(Records excerpted from a collection)

════════

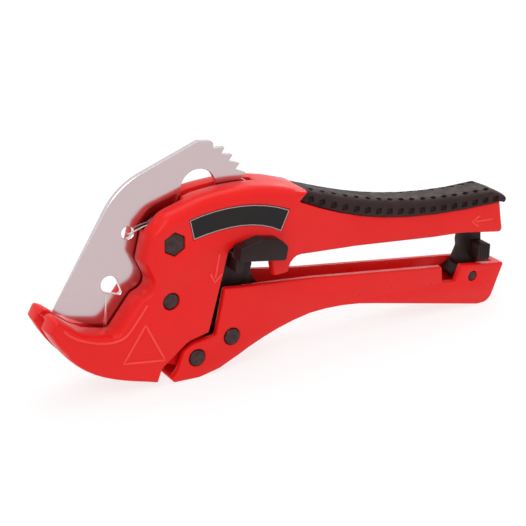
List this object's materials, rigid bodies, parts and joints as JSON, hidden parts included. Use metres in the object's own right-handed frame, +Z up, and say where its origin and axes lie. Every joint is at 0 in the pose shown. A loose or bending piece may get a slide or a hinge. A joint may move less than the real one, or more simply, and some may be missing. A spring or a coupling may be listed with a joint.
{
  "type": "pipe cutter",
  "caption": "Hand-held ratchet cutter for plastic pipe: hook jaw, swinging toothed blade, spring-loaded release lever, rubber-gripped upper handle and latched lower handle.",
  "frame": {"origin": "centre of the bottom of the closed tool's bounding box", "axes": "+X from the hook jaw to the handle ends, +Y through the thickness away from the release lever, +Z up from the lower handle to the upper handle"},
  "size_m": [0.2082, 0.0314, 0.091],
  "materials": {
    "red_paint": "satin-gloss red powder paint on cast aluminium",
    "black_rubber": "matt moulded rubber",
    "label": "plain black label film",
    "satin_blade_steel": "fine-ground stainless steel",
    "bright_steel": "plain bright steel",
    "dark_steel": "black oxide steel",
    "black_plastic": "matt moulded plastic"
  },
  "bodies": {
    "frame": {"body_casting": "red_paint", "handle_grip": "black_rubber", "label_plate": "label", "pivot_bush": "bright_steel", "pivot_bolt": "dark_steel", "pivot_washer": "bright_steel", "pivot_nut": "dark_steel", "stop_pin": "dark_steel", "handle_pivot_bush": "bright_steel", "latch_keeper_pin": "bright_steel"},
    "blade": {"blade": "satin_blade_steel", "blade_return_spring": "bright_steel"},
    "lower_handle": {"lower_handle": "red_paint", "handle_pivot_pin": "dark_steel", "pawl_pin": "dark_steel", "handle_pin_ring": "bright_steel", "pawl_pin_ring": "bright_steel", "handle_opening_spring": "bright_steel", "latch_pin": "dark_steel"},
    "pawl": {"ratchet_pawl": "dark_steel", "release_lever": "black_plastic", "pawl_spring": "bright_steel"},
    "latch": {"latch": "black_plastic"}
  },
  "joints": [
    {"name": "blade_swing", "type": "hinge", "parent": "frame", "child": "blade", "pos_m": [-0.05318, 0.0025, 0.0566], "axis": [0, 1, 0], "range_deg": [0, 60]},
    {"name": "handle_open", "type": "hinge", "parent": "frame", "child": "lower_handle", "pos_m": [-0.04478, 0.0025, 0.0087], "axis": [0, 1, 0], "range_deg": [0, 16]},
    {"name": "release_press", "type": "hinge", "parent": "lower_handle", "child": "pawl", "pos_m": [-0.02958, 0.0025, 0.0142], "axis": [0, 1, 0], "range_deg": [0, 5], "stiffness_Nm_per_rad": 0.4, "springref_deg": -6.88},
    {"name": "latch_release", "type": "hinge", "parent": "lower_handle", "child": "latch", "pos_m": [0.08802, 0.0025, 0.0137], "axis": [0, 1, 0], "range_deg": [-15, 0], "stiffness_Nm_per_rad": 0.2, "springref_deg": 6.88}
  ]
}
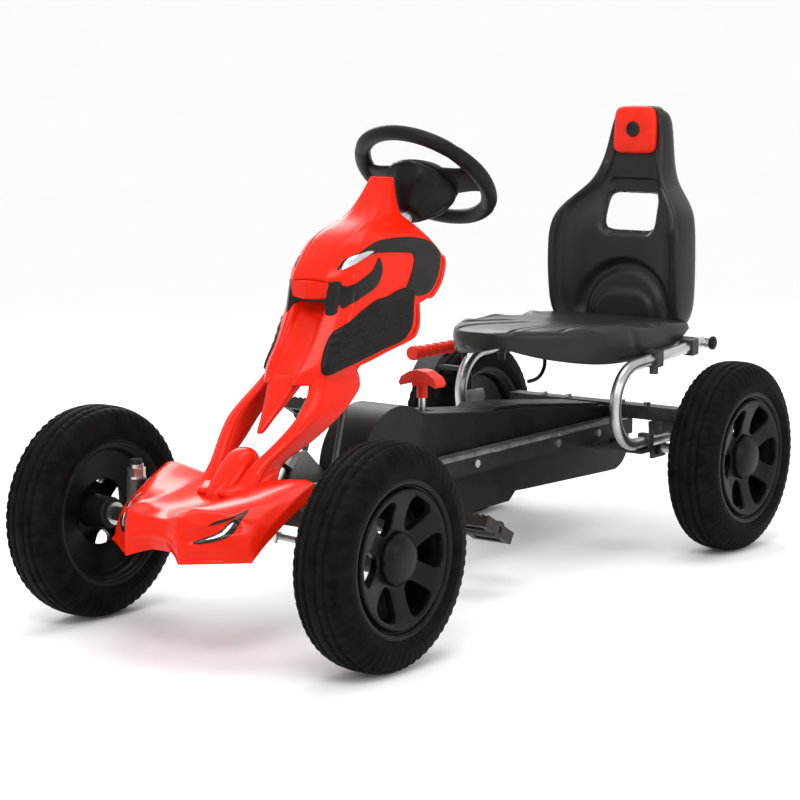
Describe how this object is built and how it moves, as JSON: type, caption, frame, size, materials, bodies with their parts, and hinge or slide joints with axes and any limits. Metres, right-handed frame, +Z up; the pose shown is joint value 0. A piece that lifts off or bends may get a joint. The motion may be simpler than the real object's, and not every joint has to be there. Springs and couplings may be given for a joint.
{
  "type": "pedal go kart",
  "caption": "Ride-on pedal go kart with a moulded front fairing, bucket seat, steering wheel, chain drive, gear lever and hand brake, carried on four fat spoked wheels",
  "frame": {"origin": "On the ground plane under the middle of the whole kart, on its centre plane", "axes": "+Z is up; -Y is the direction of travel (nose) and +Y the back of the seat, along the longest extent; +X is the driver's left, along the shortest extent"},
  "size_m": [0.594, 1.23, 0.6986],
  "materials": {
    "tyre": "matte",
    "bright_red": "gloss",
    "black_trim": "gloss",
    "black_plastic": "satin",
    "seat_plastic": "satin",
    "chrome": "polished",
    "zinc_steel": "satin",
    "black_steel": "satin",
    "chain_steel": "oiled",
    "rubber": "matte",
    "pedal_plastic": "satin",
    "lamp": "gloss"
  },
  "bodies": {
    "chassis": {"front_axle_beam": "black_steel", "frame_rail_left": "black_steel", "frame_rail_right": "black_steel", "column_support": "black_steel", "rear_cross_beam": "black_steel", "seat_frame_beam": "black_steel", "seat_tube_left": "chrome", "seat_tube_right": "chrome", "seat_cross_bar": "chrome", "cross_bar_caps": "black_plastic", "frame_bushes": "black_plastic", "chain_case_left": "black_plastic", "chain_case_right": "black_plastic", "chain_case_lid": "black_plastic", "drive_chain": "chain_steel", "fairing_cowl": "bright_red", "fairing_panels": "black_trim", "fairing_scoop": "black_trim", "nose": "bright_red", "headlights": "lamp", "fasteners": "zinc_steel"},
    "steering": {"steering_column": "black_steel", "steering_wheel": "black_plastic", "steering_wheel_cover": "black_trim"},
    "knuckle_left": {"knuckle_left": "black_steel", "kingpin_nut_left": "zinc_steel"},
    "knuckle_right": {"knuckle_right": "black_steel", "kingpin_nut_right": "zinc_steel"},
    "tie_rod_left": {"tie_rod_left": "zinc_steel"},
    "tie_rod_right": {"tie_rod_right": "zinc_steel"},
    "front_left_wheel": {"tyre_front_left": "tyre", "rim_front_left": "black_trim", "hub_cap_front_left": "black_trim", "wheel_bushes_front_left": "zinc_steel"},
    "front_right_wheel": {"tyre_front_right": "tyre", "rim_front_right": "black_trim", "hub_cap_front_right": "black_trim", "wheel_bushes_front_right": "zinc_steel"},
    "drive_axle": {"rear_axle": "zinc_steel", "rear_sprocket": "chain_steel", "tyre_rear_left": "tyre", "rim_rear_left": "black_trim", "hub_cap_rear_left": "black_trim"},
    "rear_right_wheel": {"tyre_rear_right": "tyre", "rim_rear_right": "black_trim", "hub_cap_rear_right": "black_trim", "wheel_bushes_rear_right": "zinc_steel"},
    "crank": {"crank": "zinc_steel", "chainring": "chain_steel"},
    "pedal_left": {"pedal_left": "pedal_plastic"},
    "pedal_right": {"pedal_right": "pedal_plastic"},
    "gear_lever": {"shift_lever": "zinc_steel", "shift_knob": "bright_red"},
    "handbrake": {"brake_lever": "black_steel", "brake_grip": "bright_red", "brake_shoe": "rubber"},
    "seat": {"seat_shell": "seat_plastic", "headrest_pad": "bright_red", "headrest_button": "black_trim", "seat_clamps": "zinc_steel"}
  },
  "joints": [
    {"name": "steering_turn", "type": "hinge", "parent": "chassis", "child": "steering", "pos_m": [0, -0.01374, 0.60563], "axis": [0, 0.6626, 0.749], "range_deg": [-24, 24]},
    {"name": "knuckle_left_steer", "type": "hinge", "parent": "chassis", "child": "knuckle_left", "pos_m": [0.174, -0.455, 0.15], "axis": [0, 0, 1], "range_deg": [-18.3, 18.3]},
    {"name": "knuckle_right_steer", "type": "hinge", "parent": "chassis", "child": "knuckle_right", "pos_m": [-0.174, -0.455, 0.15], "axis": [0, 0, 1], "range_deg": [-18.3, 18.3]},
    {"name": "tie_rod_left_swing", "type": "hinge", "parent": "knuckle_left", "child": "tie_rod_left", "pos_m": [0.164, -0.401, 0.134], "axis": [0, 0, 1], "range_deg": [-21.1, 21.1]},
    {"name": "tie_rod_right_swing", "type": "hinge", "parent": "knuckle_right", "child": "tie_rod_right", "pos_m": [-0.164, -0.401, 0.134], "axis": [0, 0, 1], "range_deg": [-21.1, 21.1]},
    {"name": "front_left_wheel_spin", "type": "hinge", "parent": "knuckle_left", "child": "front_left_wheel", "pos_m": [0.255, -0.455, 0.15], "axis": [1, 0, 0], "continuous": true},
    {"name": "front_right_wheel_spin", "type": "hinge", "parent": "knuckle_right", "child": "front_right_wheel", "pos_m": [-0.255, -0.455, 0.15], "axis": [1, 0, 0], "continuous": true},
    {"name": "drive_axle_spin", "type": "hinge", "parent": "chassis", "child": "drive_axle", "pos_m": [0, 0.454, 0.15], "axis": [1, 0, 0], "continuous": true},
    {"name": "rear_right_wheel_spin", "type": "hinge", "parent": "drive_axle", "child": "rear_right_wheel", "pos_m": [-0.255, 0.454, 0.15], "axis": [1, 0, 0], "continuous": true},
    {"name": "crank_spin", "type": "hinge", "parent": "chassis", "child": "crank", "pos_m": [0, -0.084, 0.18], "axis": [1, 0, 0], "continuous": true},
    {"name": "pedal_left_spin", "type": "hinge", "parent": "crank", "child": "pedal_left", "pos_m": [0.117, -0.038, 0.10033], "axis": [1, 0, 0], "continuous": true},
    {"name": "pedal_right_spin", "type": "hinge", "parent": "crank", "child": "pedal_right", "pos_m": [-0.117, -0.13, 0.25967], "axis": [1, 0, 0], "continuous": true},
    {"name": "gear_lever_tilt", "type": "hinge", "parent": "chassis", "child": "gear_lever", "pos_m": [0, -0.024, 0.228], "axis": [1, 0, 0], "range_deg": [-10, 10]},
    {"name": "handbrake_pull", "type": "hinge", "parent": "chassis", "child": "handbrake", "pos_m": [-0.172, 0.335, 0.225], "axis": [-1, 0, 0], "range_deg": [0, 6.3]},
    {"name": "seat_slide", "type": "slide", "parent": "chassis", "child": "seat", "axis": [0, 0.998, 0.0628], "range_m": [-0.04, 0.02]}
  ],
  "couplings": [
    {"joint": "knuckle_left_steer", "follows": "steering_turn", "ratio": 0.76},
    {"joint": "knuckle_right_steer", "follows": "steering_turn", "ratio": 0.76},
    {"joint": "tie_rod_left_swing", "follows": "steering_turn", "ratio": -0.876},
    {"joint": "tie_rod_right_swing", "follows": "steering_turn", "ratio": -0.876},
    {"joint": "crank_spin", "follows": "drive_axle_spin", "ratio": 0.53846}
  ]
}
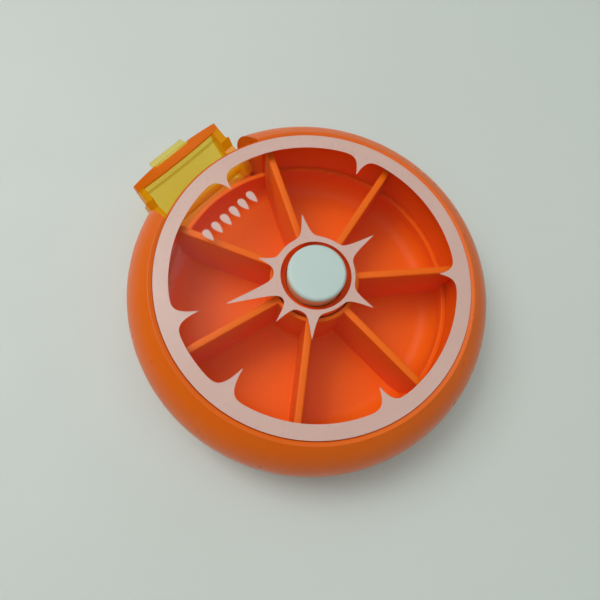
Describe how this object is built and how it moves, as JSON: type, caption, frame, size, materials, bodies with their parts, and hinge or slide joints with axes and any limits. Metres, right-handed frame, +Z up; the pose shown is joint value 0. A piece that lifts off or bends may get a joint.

════════

__TASK BRIEF__
Find how many lines of the material carry the string "origin". Only the number should be in the answer.

__OUTPUT__
3